M. Rattazzi avait trop compté sur son habileté. Il se voyait acculé dans une impasse, entraîné par le sentiment public, débordé par la révolution et déçu dans ses combinaisons diplomatiques. Il avait compté sur l’appui de l’Angleterre, spéculé sur l’intervention de la Prusse et sur les défaillances de la France, et l’événement démentait toutes ses prévisions. Le cabinet de Londres et le cabinet de Berlin restaient insensibles à ses appels, et, en France, l’opinion s’agitait ; les journaux catholiques dénonçaient la duplicité du ministère italien et sommaient le gouvernement impérial de faire respecter la convention du 15 septembre.
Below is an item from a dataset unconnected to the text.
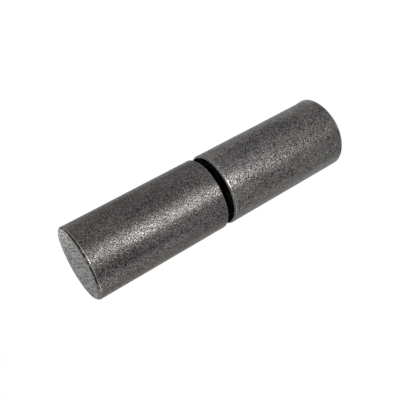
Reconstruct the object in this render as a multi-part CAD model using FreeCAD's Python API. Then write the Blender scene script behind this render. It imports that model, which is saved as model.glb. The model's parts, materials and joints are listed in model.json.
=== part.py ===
import FreeCAD, Part
import math
import os

# A weld-on barrel hinge. Two short lengths of round steel bar stand in line, one over the other.
# A pin is pressed into the lower one and runs in a blind bore in the upper one, on a loose ball.
# Sizes are in millimetres. +Z runs up the hinge axis from the middle of the lower end face.

# The round bar that both barrels are parted off from
bar_diameter = 19.0
barrel_length = 36.5
free_end_chamfer = 0.4
gap_end_chamfer = 0.35

# The open gap between the barrels, which the ball keeps
barrel_gap = 2.0

# The two drilled holes
drill_point_angle = 118.0
hole_mouth_chamfer = 0.5
steel_under_pin_hole = 12.0
steel_over_bore = 6.0

# The pin, tight in the lower barrel and free in the upper one
pin_diameter = 10.0
pin_running_clearance = 0.05
pin_floor_clearance = 0.5
pin_foot_chamfer = 0.5
pin_nose_chamfer = 0.8

# The ball that carries the upper barrel on the pin's end
ball_side_clearance = 0.3
grease_film = 0.05

FULL_TURN = 360.0
ORIGIN = FreeCAD.Vector(0, 0, 0)
UP = FreeCAD.Vector(0, 0, 1)

# Radii, from the diameters above
bar_radius = bar_diameter / 2
pin_radius = pin_diameter / 2
bore_radius = pin_radius + pin_running_clearance
ball_radius = bore_radius - ball_side_clearance
drill_half_angle = math.radians(drill_point_angle / 2)

# Heights up the hinge axis
hinge_height = 2 * barrel_length + barrel_gap
pin_hole_point_z = steel_under_pin_hole
pin_foot_z = pin_hole_point_z + pin_radius / math.tan(drill_half_angle) + pin_floor_clearance
bore_point_z = hinge_height - steel_over_bore
ball_centre_z = bore_point_z - (ball_radius + grease_film) / math.sin(drill_half_angle)
pin_nose_z = ball_centre_z - ball_radius - grease_film


def turned(outline):
    """The solid that an outline of (radius, height) points makes when it is turned about the axis."""
    points = [FreeCAD.Vector(radius, 0, height) for radius, height in outline]
    section = Part.Face(Part.makePolygon(points + points[:1]))
    return section.revolve(ORIGIN, UP, FULL_TURN)


def drilled_barrel(free_end_z, gap_end_z, hole_radius, hole_point_z):
    """A chamfered length of bar with a blind hole that is drilled in from the gap."""
    inward = 1 if gap_end_z > free_end_z else -1
    hole_floor_z = hole_point_z + inward * hole_radius / math.tan(drill_half_angle)
    return turned([
        (0, free_end_z),
        (bar_radius - free_end_chamfer, free_end_z),
        (bar_radius, free_end_z + inward * free_end_chamfer),
        (bar_radius, gap_end_z - inward * gap_end_chamfer),
        (bar_radius - gap_end_chamfer, gap_end_z),
        (hole_radius + hole_mouth_chamfer, gap_end_z),
        (hole_radius, gap_end_z - inward * hole_mouth_chamfer),
        (hole_radius, hole_floor_z),
        (0, hole_point_z),
    ])


def lower_barrel():
    """The half that is welded to the post. Its hole grips the pin."""
    return drilled_barrel(0, barrel_length, pin_radius, pin_hole_point_z)


def upper_barrel():
    """The half that is welded to the gate. Its bore turns on the pin and lifts off it."""
    gap_end_z = barrel_length + barrel_gap
    return drilled_barrel(hinge_height, gap_end_z, bore_radius, bore_point_z)


def hinge_pin():
    """The pin: its foot is chamfered to enter the tight hole, its flat nose carries the ball."""
    return turned([
        (0, pin_foot_z),
        (pin_radius - pin_foot_chamfer, pin_foot_z),
        (pin_radius, pin_foot_z + pin_foot_chamfer),
        (pin_radius, pin_nose_z - pin_nose_chamfer),
        (pin_radius - pin_nose_chamfer, pin_nose_z),
        (0, pin_nose_z),
    ])


def thrust_ball():
    """The ball, held in line by the cone that the drill leaves at the end of the bore."""
    return Part.makeSphere(ball_radius, FreeCAD.Vector(0, 0, ball_centre_z))


pieces = {
    "lower_barrel": lower_barrel,
    "hinge_pin": hinge_pin,
    "thrust_ball": thrust_ball,
    "upper_barrel": upper_barrel,
}

os.makedirs("parts", exist_ok=True)
for node, make in pieces.items():
    make().exportStep(os.path.join("parts", node + ".step"))
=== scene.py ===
"""A weld-on barrel hinge: two short lengths of rolled steel bar in line, on a pin and a ball."""

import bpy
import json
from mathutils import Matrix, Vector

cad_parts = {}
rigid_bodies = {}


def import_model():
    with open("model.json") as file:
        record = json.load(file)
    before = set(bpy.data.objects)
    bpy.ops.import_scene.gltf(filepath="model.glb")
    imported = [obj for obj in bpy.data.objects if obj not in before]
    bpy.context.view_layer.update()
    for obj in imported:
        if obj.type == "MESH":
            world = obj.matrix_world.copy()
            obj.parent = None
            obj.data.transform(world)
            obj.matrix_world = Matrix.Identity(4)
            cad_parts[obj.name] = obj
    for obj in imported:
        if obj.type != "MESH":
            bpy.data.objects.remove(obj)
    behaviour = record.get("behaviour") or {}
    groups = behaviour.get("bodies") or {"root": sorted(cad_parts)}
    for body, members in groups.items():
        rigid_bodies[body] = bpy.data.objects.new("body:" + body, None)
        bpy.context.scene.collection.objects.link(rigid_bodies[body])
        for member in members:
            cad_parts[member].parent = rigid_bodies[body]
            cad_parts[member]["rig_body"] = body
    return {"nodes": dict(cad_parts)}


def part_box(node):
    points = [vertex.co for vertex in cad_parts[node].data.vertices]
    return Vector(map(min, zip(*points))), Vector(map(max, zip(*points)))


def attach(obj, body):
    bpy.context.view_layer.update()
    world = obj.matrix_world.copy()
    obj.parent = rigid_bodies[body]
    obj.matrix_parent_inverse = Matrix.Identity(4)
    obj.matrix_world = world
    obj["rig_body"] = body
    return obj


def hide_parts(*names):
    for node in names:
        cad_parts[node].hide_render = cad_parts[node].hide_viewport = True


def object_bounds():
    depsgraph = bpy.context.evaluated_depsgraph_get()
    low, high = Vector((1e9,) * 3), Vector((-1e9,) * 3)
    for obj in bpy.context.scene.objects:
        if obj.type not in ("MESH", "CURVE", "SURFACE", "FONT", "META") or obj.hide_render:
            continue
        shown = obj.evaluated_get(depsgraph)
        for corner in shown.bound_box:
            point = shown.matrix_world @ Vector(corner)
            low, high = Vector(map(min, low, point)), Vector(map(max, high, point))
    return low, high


bl_info = {
    "name": "Weld-on Barrel Hinge",
    "version": (1, 0, 0),
    "blender": (4, 5, 0),
    "location": "View3D > Sidebar > Barrel Hinge",
    "description": "Dresses the barrels, the pin and the ball of a weld-on hinge in a white studio",
    "category": "Add Mesh",
}

import json
import math

import bpy
from bpy.props import FloatProperty, FloatVectorProperty, IntProperty, PointerProperty
from bpy.types import Operator, Panel, PropertyGroup
from mathutils import Matrix, Vector, noise

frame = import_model()
cad_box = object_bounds()

MM = 0.001
UP = Vector((0, 0, 1))
WHITE = (1, 1, 1)

# Edges flatter than this are shaded smooth
SMOOTH_ANGLE = math.radians(35)

# The finishes of a barrel, in the order of its material slots
SCALE, END, CHAMFER, EDGE, FACE, BORE = range(6)

# Each lamp's azimuth and elevation in degrees, its share of the lamp distance, and its width and
# height in millimetres. Azimuth 0 is in front of the hinge, on its -Y side.
LAMPS = {
    "key": (-4, 1, 1, 30, 90),
    "low": (-4, -12, 0.4, 45, 24),
    "left": (-90, 5, 1, 160, 100),
    "right": (60, 5, 1, 120, 100),
    "high": (5, 35, 1, 240, 40),
    "back": (168, 20, 1, 60, 60),
}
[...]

Le ministre italien était dérouté : l’empereur manifestait une énergie qu’il ne lui soupçonnait pas, l’Angleterre se dérobait et le comte de Bismarck répondait à ses doléances et à ses sollicitations par des paroles d’une correction décourageante. Comment concilier le langage si mesuré du chancelier avec les encouragemens de ses organes occultes ou attitrés ? Le commandeur Rattazzi avait pris ses désirs pour des réalités. Ceux qui lui disaient être dans le secret des dieux avaient abusé de sa crédulité ; le comte d’Usedom s’était mépris sur le sens et la portée de ses instructions ; Frédéric II en avait remontré à Machiavel. Du reste, tous les diplomates accrédités à Florence s’y étaient laissé prendre ; l’attitude du ministre de Prusse et de son personnel les avait frappés, ils en avaient conclu qu’il y avait connivence entre les deux gouvernemens et que, si l’Italie menaçait le saint-siège et bravait la France, elle y était secrètement encouragée par le cabinet de Berlin : « Au milieu de ces graves événemens, écrivait M. de La Villetreux au commencement du mois d’octobre, la tenue du corps diplomatique à Florence est des plus réservées. Les représentans des puissances catholiques principalement tiennent à honneur, en face des manifestations hostiles au saint-siège, à garder une attitude digne et circonspecte. Tel n’est pas tout à fait le cas du personnel de la légation de Prusse. Si M. d’Usedom se contente de laisser entendre qu’il comprend les aspirations de l’Italie[1] et son désir de s’annexer les états du

  1. « Le comte d’Usedom était un esprit positif et idéologue à la fois, un diplomate savant doublé d’un poète et d’un artiste, un gentilhomme poméranien amoureux de la renaissance. Il était sous le charme de l’Italie, il en avait la passion, il était ce que nous appelions en France un italianissime ; son culte s’étendait jusqu’à Garibaldi, on disait même jusqu’à Mazzini inclusivement. Il préconisait les avantages d’une alliance entre la Prusse et l’Italie. Il la préparait en tenant maison ouverte et en prouvant par son érudition, par une connaissance profonde et variée du passé glorieux de l’Italie que personne ne comprenait mieux que lui ses nécessités présentes. Il n’en fut pas moins, après que l’Italie eut réalisé ses destinées, rappelé à Berlin, victime de la politique qu’il avait servie avec tant de zèle et de bonheur, méconnu à la fois par M. de Bismarck et le général La Marmora. » (La Politique française en 1866.)